Even now, three and one-half years after finding out my husband was having an affair, I still occasionally have revelations.
My husband was typical of most cheaters having emotional affairs, in that he tried at first to draw me into his delusion that they were “just friends.” I didn’t buy into that view, because I know intimacy in a relationship when I see it (and am horrified to see it between my husband and another woman).
So this week, I recalled one of the bitter conversations we had right after his affair came to light:
It was just two or three weeks after discovery, and I was furiously considering telling the other woman’s husband and said so. My husband’s face drained of color, because he knew her husband already hated him. (Back story: Years ago when we were all single and they were all friends, the OW and her then-boyfriend broke up briefly, and she and my fellow had a short fling before she reunited with her man. It was a skeevy thing of my husband to do with a friend’s recent ex. Net result: Her husband purely HATES my husband to this day. This was YEARS before my husband and I even started dating, by the way.) So he had legitimate reasons to believe her husband would be particularly pissed at the fact that the “Other Man” was him. So, back to my husband’s white face and worried expression.)
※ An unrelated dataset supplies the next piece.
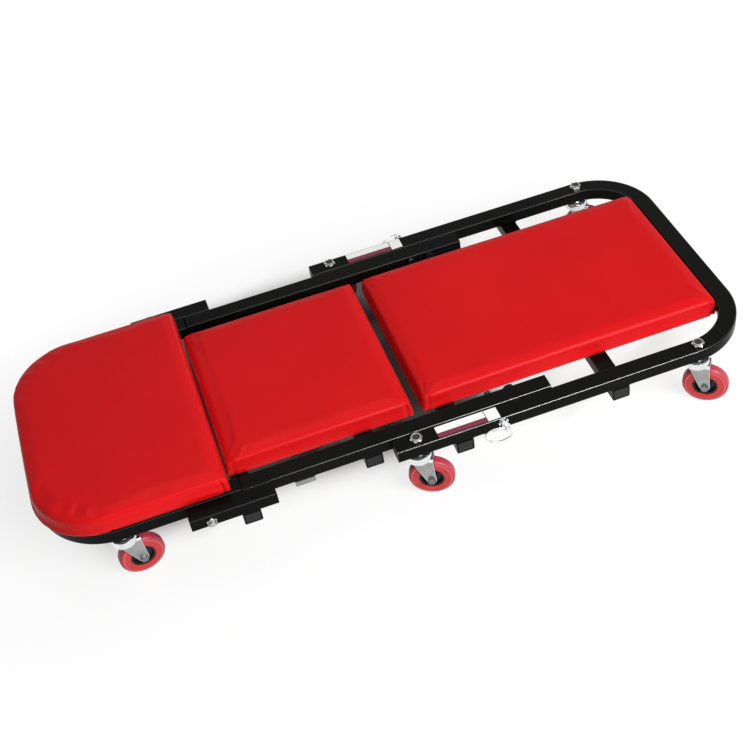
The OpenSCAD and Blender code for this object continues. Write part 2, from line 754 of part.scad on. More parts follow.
module mid_pad() {
    color(pad_red)
        cushion(mid_pad_x, mid_pad_end_x, mid_pad_w, pad_corner_r, pad_corner_r, corner_steps,
            0, deck_h, mid_pad_slope);
}

module mid_pad_screws() {
    color(zinc) for (x = [mid_bar_head_x, mid_bar_foot_x])
        for (s = [-1, 1]) pad_screw(x, s * mid_screw_y, bar_z, deck_h);
}

// Zinc angle brackets with a screw each under the mid rails, and the sleeves inside the rails that
// the lock pins enter
module rail_fittings() {
    color(zinc) for (s = [-1, 1]) {
        translate([bracket_x, s > 0 ? rail_in : -rail_out, deck_h - bracket_t])
            cube([bracket_len, tube_w, bracket_t]);
        translate([bracket_x, s > 0 ? rail_out - bracket_t : -rail_out, deck_h - bracket_drop])
            cube([bracket_len, bracket_t, bracket_drop - bracket_t]);
        rod_z(bracket_x - bracket_screw_gap, s * rail_y, deck_h - bracket_screw_h, deck_h,
            bracket_screw_r);
        difference() {
            rod_y(pin_x, pin_z, s * (rail_in - sleeve_stub), s * (rail_out - tube_wall), housing_r);
            rod_y(pin_x, pin_z, s * (rail_in - sleeve_stub - cut), s * rail_out,
                pin_nose_r + run_clear);
        }
    }
}

// Bolts of the head hinge, through the head tube and the hinge arms
module head_hinge_bolts() {
    color(zinc) for (s = [-1, 1]) {
        rod_y(hinge_x, tube_z, s * (head_in - hinge_head_h), s * (head_in - run_clear), hinge_head_r);
        rod_y(hinge_x, tube_z, s * (head_in - run_clear), s * (arm_out + hinge_nut_h + bolt_end),
            pivot_r);
    }
}

module head_hinge_nuts() {
    color(chrome) for (s = [-1, 1]) difference() {
        hex_y(hinge_x, tube_z, s * arm_out, s * (arm_out + hinge_nut_h), hinge_nut_r);
        rod_y(hinge_x, tube_z, s * rail_out, s * (arm_out + hinge_nut_h + cut), pivot_r + run_clear);
    }
}

// Head section
module head_tube() {
    color(frame_black) difference() {
        u_run(head_open_x, head_tube_x, head_out, head_bend_r);
        u_run(head_open_x, head_tube_x, head_out, head_bend_r, -tube_wall, cut);
        for (place = [head_front, head_back])
            rod_z(place[0], place[1], deck_h - cut, deck_top + cut, stem_r + run_clear);
        for (s = [-1, 1]) {
            rod_y(hinge_x, tube_z, s * (head_in - cut), s * (head_out + cut), pivot_r + run_clear);
            for (x = head_leg_screw_xs)
                rod_z(x, s * head_screw_y, deck_h - cut, deck_top + cut, screw_r + run_clear);
            rod_z(head_tube_x + tube_w / 2, s * head_end_screw_y, deck_h - cut, deck_top + cut,
                screw_r + run_clear);
        }
    }
}

module head_end_plugs() {
    color(plug_black) for (s = [-1, 1])
        plug_x(head_open_x, -1, s * head_leg_y, tube_z, tube_w, tube_h);
}

module head_pad_board() {
    color(plywood) difference() {
        board(head_end_x + head_pad_bow, head_pad_end_x, head_pad_w, head_pad_corner_r, pad_corner_r,
            deck_top);
        for (place = [head_front, head_back])
            rod_z(place[0], place[1], deck_top - cut, deck_top + board_t + cut, nut_room_r);
        for (s = [-1, 1]) {
            for (x = head_leg_screw_xs)
                rod_z(x, s * head_screw_y, deck_top - cut, deck_top + screw_bite, screw_r + run_clear);
            rod_z(head_tube_x + tube_w / 2, s * head_end_screw_y, deck_top - cut,
                deck_top + screw_bite, screw_r + run_clear);
        }
    }
}

module head_pad() {
    color(pad_red) difference() {
        cushion(head_end_x + head_pad_bow, head_pad_end_x, head_pad_w, head_pad_corner_r,
            pad_corner_r, round_steps, head_pad_bow, deck_top);
        for (place = [head_front, head_back])
            rod_z(place[0], place[1], deck_top - cut, deck_top + nut_room_h, nut_room_r);
    }
}

module head_pad_screws() {
    color(zinc) for (s = [-1, 1]) {
        for (x = head_leg_screw_xs) pad_screw(x, s * head_screw_y, deck_h, deck_top);
        pad_screw(head_tube_x + tube_w / 2, s * head_end_screw_y, deck_h, deck_top);
    }
}

// Fixed half of a caster: threaded stem, neck, bearing cap, its ring of balls and the peened end
module caster_stem(place) {
    peen_z = fork_plate_z - stem_peen_h - run_clear;
    rod_z(place[0], place[1], peen_z, deck_top + nut_h - stem_short, stem_r);
    rod_z(place[0], place[1], peen_z, peen_z + stem_peen_h, stem_peen_r);
    rod_z(place[0], place[1], cap_z, cap_z + cap_h, cap_r);
    rod_z(place[0], place[1], cap_z + cap_h, deck_h, neck_r);
    for (i = [0 : ball_count - 1])
        translate([place[0], place[1], race_floor_z + ball_gap + ball_r])
            rotate([0, 0, 360 * i / ball_count]) translate([ball_ring_r, 0, 0])
                sphere(ball_r, $fn = 24);
}

module caster_nut(place) {
    difference() {
        translate([place[0], place[1], deck_top]) cylinder(r = nut_r, h = nut_h, $fn = 6);
        rod_z(place[0], place[1], deck_top - cut, deck_top + nut_h + cut, stem_r + run_clear);
    }
}

module foot_caster_stems() {
    color(zinc) for (place = [foot_front, foot_back, mid_front, mid_back]) caster_stem(place);
}

module foot_caster_nuts() {
    color(chrome) for (place = [foot_front, foot_back, mid_front, mid_back]) caster_nut(place);
}

module head_caster_stems() {
    color(zinc) for (place = [head_front, head_back]) caster_stem(place);
}

module head_caster_nuts() {
    color(chrome) for (place = [head_front, head_back]) caster_nut(place);
}

// Puts a caster's turning pieces at its stem, with the trail along X turned by the swivel angle
module at_caster(place) {
    translate([place[0], place[1], 0]) rotate([0, 0, place[2]]) children();
}

// Leg of a fork: wide at the crown, with a round tip at the axle
module fork_leg() {
    top = fork_plate_z + fork_plate_t;
    left = fork_top_shift - fork_top_w / 2;
    right = fork_top_shift + fork_top_w / 2;
    start = tip_turn([left, top], 1);
    sweep = 360 + tip_turn([right, top], -1) - start;
    tip = [for (i = [0 : tip_arc_steps])
        let (a = start + sweep * i / tip_arc_steps)
        [caster_trail + fork_tip_r * cos(a), wheel_r + fork_tip_r * sin(a)]];
    rotate([90, 0, 0]) linear_extrude(fork_t) polygon(concat([[right, top], [left, top]], tip));
}

// Direction from the axle to where a straight edge from a corner of the crown meets the round tip
function tip_turn(corner, side) =
    let (dx = corner[0] - caster_trail, dz = corner[1] - wheel_r)
    atan2(dz, dx) + side * acos(fork_tip_r / norm([dx, dz]));

module fork(place) {
    color(zinc) at_caster(place) difference() {
        union() {
            for (y = [-fork_gap / 2, fork_out]) translate([0, y, 0]) fork_leg();
            translate([fork_top_shift - fork_top_w / 2, -fork_out, fork_plate_z])
                cube([fork_top_w, fork_out * 2, fork_plate_t]);
            race_cup();
        }
        rod_z(0, 0, fork_plate_z - cut, race_top_z + cut, stem_r + run_clear);
        rod_y(caster_trail, wheel_r, -fork_out - cut, fork_out + cut, axle_r + run_clear);
    }
}

// Cup of the ball race on the fork's crown
module race_cup() {
    base = fork_plate_z;
    rotate_extrude($fn = 64) polygon([
        [0, base], [race_r, base], [race_r, race_floor_z], [race_r - race_wall / 2, race_top_z],
        [race_r - race_wall, race_top_z], [race_r - race_wall, race_floor_z], [0, race_floor_z]
    ]);
}

module axle(place) {
    color(zinc) at_caster(place) {
        rod_y(caster_trail, wheel_r, -fork_out - axle_head_h, fork_out + axle_head_h, axle_r);
        for (y = [-fork_out - axle_head_h, fork_out])
            hex_y(caster_trail, wheel_r, y, y + axle_head_h, axle_head_r);
    }
}

// Puts a wheel's section, turned about the Z axis, on its axle
module on_axle(place) {
    at_caster(place) translate([caster_trail, 0, wheel_r]) rotate([90, 0, 0]) children();
}

// Hub with a dished web between its rim and its boss
module hub(place) {
    rim = hub_w / 2;
    web = rim - hub_dish;
    boss = fork_gap / 2 - hub_end_gap;
    color(hub_black) on_axle(place) rotate_extrude($fn = 64) polygon([
        [axle_r + run_clear, -boss], [hub_boss_r, -boss], [hub_boss_r, -web],
        [hub_r - hub_rim_t, -web], [hub_r - hub_rim_t, -rim], [hub_r, -rim],
        [hub_r, rim], [hub_r - hub_rim_t, rim], [hub_r - hub_rim_t, web],
        [hub_boss_r, web], [hub_boss_r, boss], [axle_r + run_clear, boss]
    ]);
}

// Tyre moulded on the hub
module tyre(place) {
    color(tyre_red) on_axle(place) rotate_extrude($fn = 96) difference() {
        translate([wheel_r / 2, 0]) round_rect(wheel_r, wheel_w, tyre_edge_r);
        translate([0, -wheel_w]) square([hub_r, wheel_w * 2]);
    }
}

foot_tube();
foot_cross_bar_near();
foot_cross_bar_far();
foot_end_plugs();
foot_pad_board();
foot_pad();
foot_pad_screws();
seat_stop_brackets();
fold_hinge_bolts();
lock_pin_housings();
lock_pin_springs();
label_strips();
foot_caster_stems();
foot_caster_nuts();
mid_rails();
hinge_arms();
mid_cross_bar_head();
mid_cross_bar_foot();
mid_end_plugs();
mid_pad_board();
mid_pad();
mid_pad_screws();
rail_fittings();
head_hinge_bolts();
head_hinge_nuts();
head_tube();
head_end_plugs();
head_pad_board();
head_pad();
head_pad_screws();
head_caster_stems();
head_caster_nuts();
lock_pin(-1);  // lock_pin_front
lock_pin(1);  // lock_pin_back
pull_ring(-1);  // pull_ring_front
pull_ring(1);  // pull_ring_back
fork(foot_front);  // fork_foot_front
fork(foot_back);  // fork_foot_back
fork(mid_front);  // fork_mid_front
fork(mid_back);  // fork_mid_back
fork(head_front);  // fork_head_front
fork(head_back);  // fork_head_back
axle(foot_front);  // axle_foot_front
axle(foot_back);  // axle_foot_back
axle(mid_front);  // axle_mid_front
axle(mid_back);  // axle_mid_back
axle(head_front);  // axle_head_front
axle(head_back);  // axle_head_back
hub(foot_front);  // hub_foot_front
hub(foot_back);  // hub_foot_back
hub(mid_front);  // hub_mid_front
hub(mid_back);  // hub_mid_back
hub(head_front);  // hub_head_front
hub(head_back);  // hub_head_back
tyre(foot_front);  // tyre_foot_front
tyre(foot_back);  // tyre_foot_back
tyre(mid_front);  // tyre_mid_front
tyre(mid_back);  // tyre_mid_back
tyre(head_front);  // tyre_head_front
tyre(head_back);  // tyre_head_back
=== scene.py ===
import json
import math

import bpy
from mathutils import Matrix, Vector, noise


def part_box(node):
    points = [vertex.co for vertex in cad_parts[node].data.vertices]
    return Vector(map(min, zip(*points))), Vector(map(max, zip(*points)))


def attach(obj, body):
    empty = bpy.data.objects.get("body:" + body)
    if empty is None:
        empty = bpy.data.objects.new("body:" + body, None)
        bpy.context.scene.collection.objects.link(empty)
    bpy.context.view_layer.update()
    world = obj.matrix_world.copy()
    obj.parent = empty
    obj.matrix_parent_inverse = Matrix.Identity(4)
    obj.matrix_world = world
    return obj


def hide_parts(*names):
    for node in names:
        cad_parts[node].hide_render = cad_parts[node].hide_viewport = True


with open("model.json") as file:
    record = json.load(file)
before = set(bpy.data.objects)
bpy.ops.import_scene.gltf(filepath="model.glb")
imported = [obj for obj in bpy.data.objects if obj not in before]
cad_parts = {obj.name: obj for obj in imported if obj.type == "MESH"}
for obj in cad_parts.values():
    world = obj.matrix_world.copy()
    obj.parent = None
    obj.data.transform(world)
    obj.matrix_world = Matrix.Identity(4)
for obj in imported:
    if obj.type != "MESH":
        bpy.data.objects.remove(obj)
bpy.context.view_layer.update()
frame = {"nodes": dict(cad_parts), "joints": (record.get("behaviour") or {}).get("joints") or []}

# Studio: the camera stands where the photograph was taken, high over the head end on the near side.
# A narrow strip lamp stands in front on the right, a weak wide one hangs over the bed, and the white
# room around them gives a little light from every side.
camera_place = Vector((-0.2574, -1.3010, 1.3568))
camera_ahead = Vector((0.13880, 0.69658, -0.70393)).normalized()
camera_up = Vector((0.30905, 0.64484, 0.69905))
camera_right = camera_ahead.cross(camera_up).normalized()
camera_turn = Matrix((camera_right, camera_right.cross(camera_ahead), -camera_ahead)).transposed()
bpy.ops.object.camera_add()
camera = bpy.context.object
camera.matrix_world = Matrix.Translation(camera_place) @ camera_turn.to_4x4()
camera.data.sensor_fit = "HORIZONTAL"
camera.data.sensor_width = 36
camera.data.lens = 61.394
bpy.context.scene.camera = camera
bpy.context.scene.view_settings.view_transform = "Standard"
bed_middle = Vector((0, 0, 0.1))
room_strength = 0.12


def soft_lamp(name, place, size, power):
    """Rectangular lamp that faces the middle of the bed."""
    bpy.ops.object.light_add(type="AREA", location=place)
    lamp = bpy.context.object
    lamp.name = name
    lamp.data.shape = "RECTANGLE"
    lamp.data.size = size[0]
    lamp.data.size_y = size[1]
    lamp.data.energy = power
    lamp.rotation_euler = (bed_middle - Vector(place)).to_track_quat("-Z", "Y").to_euler()


soft_lamp("front_lamp", place=(1.05, -1.85, 1.65), size=(2.0, 0.14), power=97)
soft_lamp("top_lamp", place=(0.0, 0.6, 2.4), size=(1.6, 1.2), power=10)


def math_node(tree, operation, *values, clamp=False):
    """One sum on sockets and plain numbers."""
    step = tree.nodes.new("ShaderNodeMath")
    step.operation = operation
    step.use_clamp = clamp
    for place, value in enumerate(values):
        if isinstance(value, bpy.types.NodeSocket):
            tree.links.new(value, step.inputs[place])
        else:
            step.inputs[place].default_value = value
    return step.outputs[0]


def seen_directly(tree):
    """1 for what the camera sees, also in a mirror or through glass, and 0 for the light on things."""
    path = tree.nodes.new("ShaderNodeLightPath")
    seen = math_node(tree, "MAXIMUM", path.outputs["Is Camera Ray"], path.outputs["Is Glossy Ray"])
    return math_node(tree, "MAXIMUM", seen, path.outputs["Is Transmission Ray"])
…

He said, “But Effie, he will KILL me. Seriously. He might actually kill me.”
And my head snapped up to face him and I said, “Then I’ll mourn your ass.” He knew I meant it — that the fact he might get his ass beaten or his ass killed wasn’t going to change my actions in the slightest. It was one of those moments when he really got the extent of the damage he’d done to our relationship and to my beliefs about him.
Ultimately, I ended up not contacting the OW’s husband because I decided she wasn’t my problem; my husband was the one who broke his vows to me. But he knew that I seriously considered it, and he was sick with worry.
I thought of that encounter recently. And it occurred to me for the first time: Here’s another reason for me to call bullshit on my husband’s claim that he really just viewed the OW as a close friend. If he really didn’t think their relationship was inappropriate, why would he be afraid of her husband knowing anything about it, to the point he believed her husband really might actually kill him?
Yeah. “Just friends” is bullshit, and he knew it. He always knew it. He just didn’t admit it to me or perhaps even to himself. But in his gut, he knew he was cheating.